Jan 7, 2018 at 7:30 pm
MAKING AND BREAKING (YOUR OWN) RULES: VISUAL STYLE AND VÉRITÉ IN THE DEPARTURE
Screening to be followed by discussion with Lana Wilson and Emily Topper
“A work of art…a beautiful meditation on the value of life.” – San Francisco Chronicle
We are excited to kick off 2018 with a warm welcome for director Lana Wilson presenting a screening of her recent and highly-acclaimed documentary The Departure. Closely following a former punk-turned-Buddhist priest in Japan who specializes in helping those on the brink of suicide find reasons to want to keep moving forward, The Departure has been called “Poetic, profound, and devastating” by The Hollywood Reporter“, and has screened at festivals worldwide including Tribeca Film Festival, HotDocs International Film Festival, Sheffield Doc/Fest, Camden International Film Festival, and more.
After the screening, we invite you to stay for an intimate conversation between Wilson and her cinematographer Emily Topper on visualizing and actualizing a documentary shoot. From pre-visualizing a documentary shoot, to constructing an aesthetic world, storyboarding, making shot lists, drawing inspiration from references (not just film but also photographs, paintings + more), and knowing when and when not to follow your preset guidelines for visual style, this is sure to be a rare sneak peek at the inner workings of some of your favorites in the field. Come through for this unique opportunity to discuss all aspects of visualizing a documentary shoot and don’t miss the chance to glimpse inside the minds of one of the biggest documentaries of the past year!
Program
87 min., 2017
“Wilson’s film, a quiet wonder, emphasizes the courage it takes to choose the hard work of living.”

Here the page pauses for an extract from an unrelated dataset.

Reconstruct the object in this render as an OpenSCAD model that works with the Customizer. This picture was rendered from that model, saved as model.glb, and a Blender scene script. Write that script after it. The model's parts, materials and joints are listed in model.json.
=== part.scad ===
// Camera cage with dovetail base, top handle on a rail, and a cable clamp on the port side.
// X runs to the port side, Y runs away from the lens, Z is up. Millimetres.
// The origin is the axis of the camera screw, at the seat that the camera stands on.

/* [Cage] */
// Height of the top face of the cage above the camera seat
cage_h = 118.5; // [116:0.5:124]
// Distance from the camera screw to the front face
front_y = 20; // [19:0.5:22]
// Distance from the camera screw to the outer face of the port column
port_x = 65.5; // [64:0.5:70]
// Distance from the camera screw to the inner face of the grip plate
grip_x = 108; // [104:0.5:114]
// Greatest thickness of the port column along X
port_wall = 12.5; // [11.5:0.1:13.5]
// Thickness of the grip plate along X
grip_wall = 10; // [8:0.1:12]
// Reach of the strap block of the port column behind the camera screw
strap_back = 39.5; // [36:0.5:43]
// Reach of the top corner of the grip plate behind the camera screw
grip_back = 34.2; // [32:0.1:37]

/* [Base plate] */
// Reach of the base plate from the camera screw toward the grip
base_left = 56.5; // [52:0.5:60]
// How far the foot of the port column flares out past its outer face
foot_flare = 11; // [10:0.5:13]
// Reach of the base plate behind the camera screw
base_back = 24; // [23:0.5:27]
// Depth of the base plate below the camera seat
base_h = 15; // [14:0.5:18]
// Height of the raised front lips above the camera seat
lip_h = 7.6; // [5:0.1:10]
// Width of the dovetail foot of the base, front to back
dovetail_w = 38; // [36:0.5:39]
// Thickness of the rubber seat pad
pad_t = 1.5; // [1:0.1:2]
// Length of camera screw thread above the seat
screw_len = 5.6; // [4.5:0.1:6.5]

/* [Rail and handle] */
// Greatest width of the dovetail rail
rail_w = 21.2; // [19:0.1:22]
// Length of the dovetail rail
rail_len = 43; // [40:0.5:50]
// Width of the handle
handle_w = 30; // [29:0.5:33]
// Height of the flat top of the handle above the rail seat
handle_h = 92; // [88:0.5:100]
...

Alan Scherstuhl, The Village Voice
Ittetsu Nemoto, a former punk-turned-Buddhist-priest in Japan, has made a career out of helping suicidal people find reasons to live. But this work has come increasingly at the cost of his own family and health, as he refuses to draw lines between those he counsels and himself. The Departure captures Nemoto at a crossroads, when his growing self-destructive tendencies lead him to confront the same question his patients ask him: what makes life worth living?
The second documentary by award-winning director Lana Wilson (After Tiller), The Departure is a poetic and deeply moving film that contemplates death as a way of better understanding how we should live.

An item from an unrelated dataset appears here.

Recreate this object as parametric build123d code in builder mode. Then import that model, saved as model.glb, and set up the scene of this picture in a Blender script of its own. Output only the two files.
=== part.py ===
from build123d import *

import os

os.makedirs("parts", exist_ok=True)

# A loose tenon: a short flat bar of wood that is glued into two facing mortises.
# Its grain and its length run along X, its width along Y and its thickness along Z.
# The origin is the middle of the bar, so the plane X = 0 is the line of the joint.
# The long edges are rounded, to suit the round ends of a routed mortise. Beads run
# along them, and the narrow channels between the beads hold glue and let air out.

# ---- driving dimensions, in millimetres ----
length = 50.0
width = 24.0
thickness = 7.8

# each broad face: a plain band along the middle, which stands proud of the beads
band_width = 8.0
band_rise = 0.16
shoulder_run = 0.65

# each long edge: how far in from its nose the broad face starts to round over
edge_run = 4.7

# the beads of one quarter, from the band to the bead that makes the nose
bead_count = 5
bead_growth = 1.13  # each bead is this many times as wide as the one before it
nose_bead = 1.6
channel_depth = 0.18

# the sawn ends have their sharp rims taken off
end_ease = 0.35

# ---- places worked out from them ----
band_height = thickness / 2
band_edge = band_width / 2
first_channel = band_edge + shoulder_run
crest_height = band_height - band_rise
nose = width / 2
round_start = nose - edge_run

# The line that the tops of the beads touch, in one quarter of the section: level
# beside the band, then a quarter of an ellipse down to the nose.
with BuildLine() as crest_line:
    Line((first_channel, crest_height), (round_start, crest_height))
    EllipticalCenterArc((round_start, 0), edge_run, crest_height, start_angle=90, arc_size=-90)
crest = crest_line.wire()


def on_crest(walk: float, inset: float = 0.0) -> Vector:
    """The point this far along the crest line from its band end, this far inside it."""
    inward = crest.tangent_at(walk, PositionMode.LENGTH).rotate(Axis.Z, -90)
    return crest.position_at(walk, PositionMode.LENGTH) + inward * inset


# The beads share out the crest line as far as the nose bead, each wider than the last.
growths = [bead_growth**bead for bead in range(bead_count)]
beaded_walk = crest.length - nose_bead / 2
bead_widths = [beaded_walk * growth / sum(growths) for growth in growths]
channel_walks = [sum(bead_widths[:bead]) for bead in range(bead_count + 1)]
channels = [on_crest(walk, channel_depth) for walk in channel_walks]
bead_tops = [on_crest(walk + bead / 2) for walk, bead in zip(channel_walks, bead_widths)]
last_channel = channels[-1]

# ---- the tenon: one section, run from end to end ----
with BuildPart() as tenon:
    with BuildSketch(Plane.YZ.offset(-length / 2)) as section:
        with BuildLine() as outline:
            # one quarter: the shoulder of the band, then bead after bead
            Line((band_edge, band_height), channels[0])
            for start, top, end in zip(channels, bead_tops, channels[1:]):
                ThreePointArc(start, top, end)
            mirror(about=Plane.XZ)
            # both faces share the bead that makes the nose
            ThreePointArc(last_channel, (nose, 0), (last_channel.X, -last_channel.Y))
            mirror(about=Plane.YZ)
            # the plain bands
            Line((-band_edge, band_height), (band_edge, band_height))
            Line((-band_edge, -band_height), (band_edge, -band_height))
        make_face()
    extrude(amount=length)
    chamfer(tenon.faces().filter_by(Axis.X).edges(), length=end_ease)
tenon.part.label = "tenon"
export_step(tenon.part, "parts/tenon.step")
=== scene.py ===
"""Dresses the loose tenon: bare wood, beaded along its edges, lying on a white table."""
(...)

“It’s not often one can have a genuinely spiritual experience watching a movie. But that’s precisely what’s on offer with The Departure, Lana Wilson’s quietly galvanizing portrait of life, death and the thin places in between. A film that explores life’s toughest and most transcendent moments with tenderness, honesty and care.”

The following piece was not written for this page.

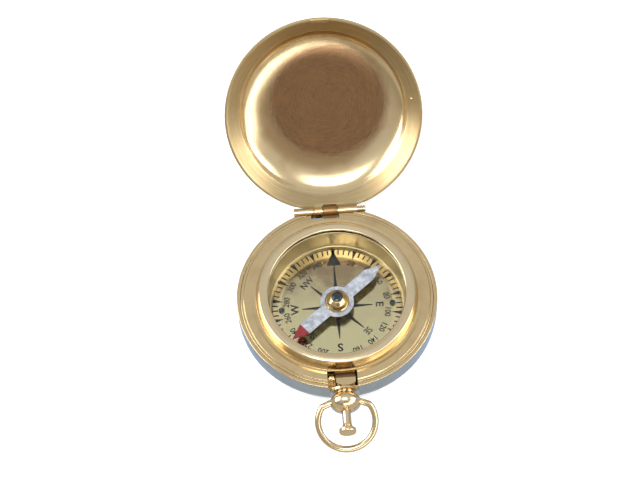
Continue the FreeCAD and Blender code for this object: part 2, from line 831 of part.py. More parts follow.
def make_button():
    shaft = y_bar("stem_shaft", "Size.stem_inner_end", "Size.stem_outer_end", "Size.stem_radius")
    shoulder = y_bar("stem_ring", "Size.chamber_outer + 0.55", "Size.chamber_outer + 0.05", "Size.stem_shoulder")
    node(fuse("button_stem_solid", shaft, shoulder), "button_stem")

    node(turned("button_knob", [
        ("0", "0"),
        ("Size.stem_radius", "0"),
        ("Size.head_radius", "Size.head_flare"),
        ("Size.head_radius", "Size.head_flare + Size.head_thick - 0.3"),
        ("Size.head_radius - 0.3", "Size.head_flare + Size.head_thick"),
        ("0", "Size.head_flare + Size.head_thick"),
    ], along_y(size("stem_outer_end"))), "button_head")

    # Flat-wire spring round the stem, from the chamber's inner end to the stem's shoulder.
    wire_width = 0.5
    wire_height = 0.3
    coil = (size("stem_radius") + size("chamber_radius")) / 2
    length = value("Size.chamber_inner - Size.chamber_outer - 0.6") - wire_height - 0.04
    path = Part.makeHelix(length / 3, length, coil)
    near = coil - wire_width / 2
    far = coil + wire_width / 2
    section = Part.makePolygon([
        Vector(near, 0, -wire_height / 2),
        Vector(far, 0, -wire_height / 2),
        Vector(far, 0, wire_height / 2),
        Vector(near, 0, wire_height / 2),
        Vector(near, 0, -wire_height / 2),
    ])
    spring = doc.addObject("Part::Feature", "spring_coil")
    spring.Shape = Part.Wire(path).makePipeShell([section], True, True)
    spring.Placement = along_y(size("chamber_inner") - wire_height / 2 - 0.02)
    node(spring, "button_spring")


def make_bow():
    radius = size("bow_radius")
    drop = size("bow_drop")
    end_x = math.sqrt(radius ** 2 - drop ** 2)
    end_angle = math.degrees(math.atan2(drop, end_x))
    pose = at(0, size("ball_y"), size("pendant_z"), (1, 0, 0), size("bow_tilt"))
    ring = primitive(
        "Torus", "bow_hoop", pose.multiply(at(0, -drop, 0, (0, 0, 1), 180 - end_angle)),
        Radius1="Size.bow_radius", Radius2="Size.bow_wire",
    )
    ring.Angle3 = 180 + 2 * end_angle
    pieces = [ring]
    for name, side in (("left", -1), ("right", 1)):
        pieces.append(primitive(
            "Sphere", "bow_elbow_" + name, pose.multiply(at(side * end_x, 0, 0)), Radius="Size.bow_wire",
        ))
        start = min(side * end_x, side * size("bow_pin_end"))
        bar = primitive("Cylinder", "bow_end_" + name, pose.multiply(at(start, 0, 0, *ALONG_X)), Radius="Size.bow_wire")
        bar.Height = end_x - size("bow_pin_end")
        pieces.append(bar)
    node(fuse("bow_ring_solid", *pieces), "bow_ring")


make_case_body()
make_rim_flange()
make_bezel()
make_capsule()
make_dial()
make_needle()
make_needle_stop()
make_lock_pin()
make_case_hinge()
make_lid()
make_lid_hinge()
make_lid_spring()
make_catch()
make_pendant()
make_button()
make_bow()
doc.recompute()

for item in doc.Objects:
    if "Invalid" in item.State or "Error" in item.State:
        raise RuntimeError("%s did not build" % item.Label)
for sub_part in NODES:
    if sub_part.Shape.isNull() or not sub_part.Shape.isValid():
        raise RuntimeError("%s has no valid shape" % sub_part.Label)

os.makedirs("parts", exist_ok=True)
for sub_part in NODES:
    sub_part.Shape.exportStep("parts/%s.step" % sub_part.Label)
    print("%-20s %9.2f mm3  solids %d" % (sub_part.Label, sub_part.Shape.Volume, len(sub_part.Shape.Solids)))
print("sub-parts:", len(NODES))
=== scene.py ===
import json
import math

import bmesh
import bpy
from mathutils import Matrix, Vector


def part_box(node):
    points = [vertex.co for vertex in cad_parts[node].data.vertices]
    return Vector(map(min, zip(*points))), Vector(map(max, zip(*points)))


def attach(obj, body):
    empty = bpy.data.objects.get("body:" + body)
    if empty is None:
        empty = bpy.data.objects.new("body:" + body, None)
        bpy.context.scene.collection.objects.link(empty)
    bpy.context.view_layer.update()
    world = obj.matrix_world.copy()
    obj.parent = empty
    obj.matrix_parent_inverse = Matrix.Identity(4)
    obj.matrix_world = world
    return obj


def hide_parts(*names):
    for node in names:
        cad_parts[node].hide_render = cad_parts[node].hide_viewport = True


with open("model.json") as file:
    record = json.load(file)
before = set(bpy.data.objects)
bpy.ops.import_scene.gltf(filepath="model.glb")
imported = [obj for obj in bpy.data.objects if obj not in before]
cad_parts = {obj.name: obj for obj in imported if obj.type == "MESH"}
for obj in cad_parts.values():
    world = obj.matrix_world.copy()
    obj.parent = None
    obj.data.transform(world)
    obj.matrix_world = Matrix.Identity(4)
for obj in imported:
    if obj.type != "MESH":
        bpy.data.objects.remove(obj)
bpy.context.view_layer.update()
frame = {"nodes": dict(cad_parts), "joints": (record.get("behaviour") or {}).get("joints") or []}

MM = 0.001
NODES = frame["nodes"]
JOINTS = {joint["name"]: joint for joint in frame["joints"]}

# ---------------------------------------------------------------- driving sizes in mm


def low(node):
    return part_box(node)[0] / MM


def high(node):
    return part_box(node)[1] / MM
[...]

Ann Hornaday, The Washington Post
“A work of art. A beautiful meditation on the value of life. By the way, this is a documentary. But after the first few seconds, you won’t even notice.”
David Lewis, The San Francisco Chronicle
87 min
Lana Wilson is an Emmy Award-winning and two-time Spirit Award-nominated director, writer, and producer based in New York. Her new film, The Departure, premiered in competition at the 2017 Tribeca Film Festival to critical acclaim and was recently nominated for an Independent Spirit Award for Best Documentary. The Departure was called “A work of art” by the San Francisco Chronicle, “Poetic, profound, and devastating” by the Hollywood Reporter, and “A genuinely spiritual experience” by The Washington Post. The Departure had a 30-city US theatrical release starting with a held-over run at New York’s Metrograph, and will be nationally broadcast next year.
Wilson has also worked in television, including writing and producing the premiere episode of the documentary miniseries I Am Rebel for National Geographic Studios. Previously, Wilson was the Film and Dance Curator for Performa, the New York biennial of new visual art performance. Wilson’s work has been supported by Sundance Institute, ITVS, Candescent Films, Artemis Rising Foundation, Chicken & Egg Pictures, the Tribeca Film Institute, the IDA, NYSCA, the MacDowell Colony, and Yaddo. She is a Visiting Assistant Professor at Pratt, and holds a B.A. in Film Studies and Dance from Wesleyan University.
Emily Topper was born and raised in Baltimore, earned a BA from Swarthmore College in Literature, and an MFA from the USC School of Cinematic Arts. Topper began work in documentary as an intern at PBS, where she hovered around the camera team with envy. In subsequent years, she spent years training in lighting on Hollywood narrative films. Her cinematography feature credits include the 2015 Emmy winner for Best Documentary, After Tiller, the 2018 Independent Spirit Award nominee for Best Documentary, The Departure, Ain’t In it For My Health: A Film About Levon Helm, All Fall Down, and Elemental. She also directed and produced All Fall Down, which premiered in competition at CPH: DOX in 2014. She is currently shooting a multi-year film about the effects of climate change on mountain farmers in the Andes of Peru.